I have a pyspark dataframe where I have grouped data to list with collect_list.

from pyspark.sql.functions import udf, collect_list
from itertools import combinations, chain

#Create Dataframe
df = spark.createDataFrame( [(1,'a'), (1,'b'), (2,'c')] , ["id", "colA"])   

df.show()
>>>
+---+----+
| id|colA|
+---+----+
|  1|   a|
|  1|   b|
|  2|   c|
+---+----+

#Group by and collect to list
df = df.groupBy(df.id).agg(collect_list("colA").alias("colAlist"))

df.show()
>>>
+---+--------+
| id|colAList|
+---+--------+
|  1|  [a, b]|
|  2|     [c]|
+---+--------+

Then I use a function to find all combinations of the list elements to a new list

allsubsets = lambda l: list(chain(*[combinations(l , n) for n in range(1,len(l)+1)]))
df = df.withColumn('colAsubsets',udf(allsubsets)(df['colAList']))

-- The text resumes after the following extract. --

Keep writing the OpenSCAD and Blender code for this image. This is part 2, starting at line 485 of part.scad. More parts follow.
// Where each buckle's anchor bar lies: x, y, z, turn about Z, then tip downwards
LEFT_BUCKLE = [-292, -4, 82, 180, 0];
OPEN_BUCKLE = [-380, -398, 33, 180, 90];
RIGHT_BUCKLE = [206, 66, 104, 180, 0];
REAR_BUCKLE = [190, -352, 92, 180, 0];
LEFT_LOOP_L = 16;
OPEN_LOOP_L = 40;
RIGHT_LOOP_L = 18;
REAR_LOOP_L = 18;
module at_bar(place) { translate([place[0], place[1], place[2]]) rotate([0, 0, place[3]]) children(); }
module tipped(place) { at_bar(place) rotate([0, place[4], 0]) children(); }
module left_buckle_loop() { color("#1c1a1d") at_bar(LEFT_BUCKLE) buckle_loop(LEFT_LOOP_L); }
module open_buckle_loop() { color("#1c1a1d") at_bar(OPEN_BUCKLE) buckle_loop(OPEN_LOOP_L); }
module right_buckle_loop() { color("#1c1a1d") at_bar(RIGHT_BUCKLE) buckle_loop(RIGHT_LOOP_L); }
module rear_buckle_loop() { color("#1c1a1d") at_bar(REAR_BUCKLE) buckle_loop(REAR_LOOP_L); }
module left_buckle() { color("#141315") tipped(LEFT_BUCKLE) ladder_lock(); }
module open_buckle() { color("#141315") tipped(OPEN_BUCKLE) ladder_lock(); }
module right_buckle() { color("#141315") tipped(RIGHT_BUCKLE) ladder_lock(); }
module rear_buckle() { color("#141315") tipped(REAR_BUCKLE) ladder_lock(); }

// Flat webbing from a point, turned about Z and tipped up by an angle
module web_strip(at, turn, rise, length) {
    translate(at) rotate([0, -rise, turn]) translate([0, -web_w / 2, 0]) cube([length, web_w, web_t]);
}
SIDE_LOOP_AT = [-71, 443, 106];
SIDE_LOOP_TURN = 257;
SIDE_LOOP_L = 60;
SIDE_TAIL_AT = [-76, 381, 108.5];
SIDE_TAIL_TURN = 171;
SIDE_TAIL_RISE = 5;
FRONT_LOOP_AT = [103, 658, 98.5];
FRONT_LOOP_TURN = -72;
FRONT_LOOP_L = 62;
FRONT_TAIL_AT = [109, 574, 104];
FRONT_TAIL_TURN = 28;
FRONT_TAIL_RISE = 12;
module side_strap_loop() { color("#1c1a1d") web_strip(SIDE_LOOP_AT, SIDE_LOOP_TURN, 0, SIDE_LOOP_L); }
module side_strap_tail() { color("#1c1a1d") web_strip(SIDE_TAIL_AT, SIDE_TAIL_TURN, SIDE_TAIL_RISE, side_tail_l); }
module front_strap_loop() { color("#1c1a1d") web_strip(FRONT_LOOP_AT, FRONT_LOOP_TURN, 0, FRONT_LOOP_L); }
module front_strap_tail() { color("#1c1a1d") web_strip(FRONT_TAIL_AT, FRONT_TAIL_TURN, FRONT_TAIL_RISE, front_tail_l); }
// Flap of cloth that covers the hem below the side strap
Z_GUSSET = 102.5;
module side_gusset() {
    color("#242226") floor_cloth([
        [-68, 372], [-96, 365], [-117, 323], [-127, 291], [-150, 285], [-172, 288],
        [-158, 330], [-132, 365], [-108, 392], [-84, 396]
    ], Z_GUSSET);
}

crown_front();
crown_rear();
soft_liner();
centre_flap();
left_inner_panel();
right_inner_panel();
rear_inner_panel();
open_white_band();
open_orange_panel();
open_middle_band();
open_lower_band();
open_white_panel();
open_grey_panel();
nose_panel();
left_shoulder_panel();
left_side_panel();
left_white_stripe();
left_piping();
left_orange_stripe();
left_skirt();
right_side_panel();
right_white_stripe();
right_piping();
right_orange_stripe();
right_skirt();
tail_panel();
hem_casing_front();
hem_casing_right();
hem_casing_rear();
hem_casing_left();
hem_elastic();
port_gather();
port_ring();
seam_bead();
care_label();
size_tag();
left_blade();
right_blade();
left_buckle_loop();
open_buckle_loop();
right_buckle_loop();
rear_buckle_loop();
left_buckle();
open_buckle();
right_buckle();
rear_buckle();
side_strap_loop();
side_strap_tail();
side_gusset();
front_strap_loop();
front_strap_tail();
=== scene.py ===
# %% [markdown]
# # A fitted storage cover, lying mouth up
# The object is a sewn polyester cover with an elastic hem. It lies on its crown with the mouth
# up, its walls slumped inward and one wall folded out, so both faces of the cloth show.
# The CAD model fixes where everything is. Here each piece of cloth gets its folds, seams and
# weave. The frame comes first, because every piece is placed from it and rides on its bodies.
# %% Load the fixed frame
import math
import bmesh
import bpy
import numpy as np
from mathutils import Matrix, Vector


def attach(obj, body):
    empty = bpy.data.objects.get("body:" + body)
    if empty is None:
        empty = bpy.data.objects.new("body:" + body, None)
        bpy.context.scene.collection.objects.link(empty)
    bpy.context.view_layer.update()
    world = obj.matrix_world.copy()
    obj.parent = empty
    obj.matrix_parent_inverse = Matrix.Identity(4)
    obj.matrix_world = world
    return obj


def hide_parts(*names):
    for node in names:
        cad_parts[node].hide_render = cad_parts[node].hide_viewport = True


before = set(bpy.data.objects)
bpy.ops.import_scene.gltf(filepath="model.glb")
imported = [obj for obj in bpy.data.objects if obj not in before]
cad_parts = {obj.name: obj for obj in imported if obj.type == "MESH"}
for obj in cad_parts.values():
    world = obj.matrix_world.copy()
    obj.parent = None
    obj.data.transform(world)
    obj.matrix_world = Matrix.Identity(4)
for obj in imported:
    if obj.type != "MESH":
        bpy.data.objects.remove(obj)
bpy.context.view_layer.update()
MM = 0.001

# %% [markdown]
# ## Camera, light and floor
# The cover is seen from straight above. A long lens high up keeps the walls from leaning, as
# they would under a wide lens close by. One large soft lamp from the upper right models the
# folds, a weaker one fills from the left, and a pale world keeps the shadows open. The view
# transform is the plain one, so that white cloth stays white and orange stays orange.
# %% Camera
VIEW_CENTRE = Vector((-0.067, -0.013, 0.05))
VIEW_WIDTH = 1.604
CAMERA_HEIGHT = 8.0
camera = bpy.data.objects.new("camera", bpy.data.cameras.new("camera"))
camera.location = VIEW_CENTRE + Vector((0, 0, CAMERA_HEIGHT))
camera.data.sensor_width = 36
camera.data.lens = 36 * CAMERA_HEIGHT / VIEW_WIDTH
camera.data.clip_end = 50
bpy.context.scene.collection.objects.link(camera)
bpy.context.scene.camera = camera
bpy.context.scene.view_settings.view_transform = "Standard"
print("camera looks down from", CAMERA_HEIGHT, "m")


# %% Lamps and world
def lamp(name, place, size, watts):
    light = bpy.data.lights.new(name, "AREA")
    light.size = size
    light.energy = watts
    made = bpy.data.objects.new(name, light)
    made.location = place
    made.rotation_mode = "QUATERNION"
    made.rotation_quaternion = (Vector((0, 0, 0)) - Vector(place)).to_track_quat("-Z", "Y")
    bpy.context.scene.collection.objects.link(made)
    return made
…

so I would excpect something like

+---+--------------------+
| id| colAsubsets        |
+---+--------------------+
|  1|  [[a], [b], [a,b]] |
|  2|  [[b]]             |
+---+--------------------+

but I get:

df.show()
>>>
 +---+--------+-----------------------------------------------------------------------------------------+
|id |colAList|colAsubsets                                                                              |
+---+--------+-----------------------------------------------------------------------------------------+
|1  |[a, b]  |[[Ljava.lang.Object;@75e2d657, [Ljava.lang.Object;@7f662637, [Ljava.lang.Object;@b572639]|
|2  |[c]     |[[Ljava.lang.Object;@26f67148]                                                           |
+---+--------+-----------------------------------------------------------------------------------------+

Any ideas what to do? And then maybe how to flatten the list to different rows?

Answer 1

All you need to do is to extract the elements from objects created by chain and combinations in a flattened way

so changing

allsubsets = lambda l: list(chain(*[combinations(l , n) for n in range(1,len(l)+1)]))

to the following

allsubsets = lambda l: [[z for z in y] for y in chain(*[combinations(l , n) for n in range(1,len(l)+1)])]

should give you

+---+---------+------------------+
|id |colA_list|colAsubsets       |
+---+---------+------------------+
|1  |[a, b]   |[[a], [b], [a, b]]|
|2  |[c]      |[[c]]             |
+---+---------+------------------+

I hope the answer is helpful

Answer 2

Improving on @RameshMaharjan answer, in order to flatten the list to different rows:

You have to use explode on an array. You must before specify the type of your udf so it doesn't return a StringType.

from pyspark.sql.functions import explode
from pyspark.sql.types import ArrayType, StringType

allsubsets = lambda l: [[z for z in y] for y in chain(*[combinations(l , n) for n in range(1,len(l)+1)])]
df = df.withColumn('colAsubsets', udf(allsubsets, ArrayType(ArrayType(StringType())))(df['colAList']))
df = df.select('id', explode('colAsubsets'))

Result :

+---+------+
| id|   col|
+---+------+
|  1|   [a]|
|  1|   [b]|
|  1|[a, b]|
|  2|   [c]|
+---+------+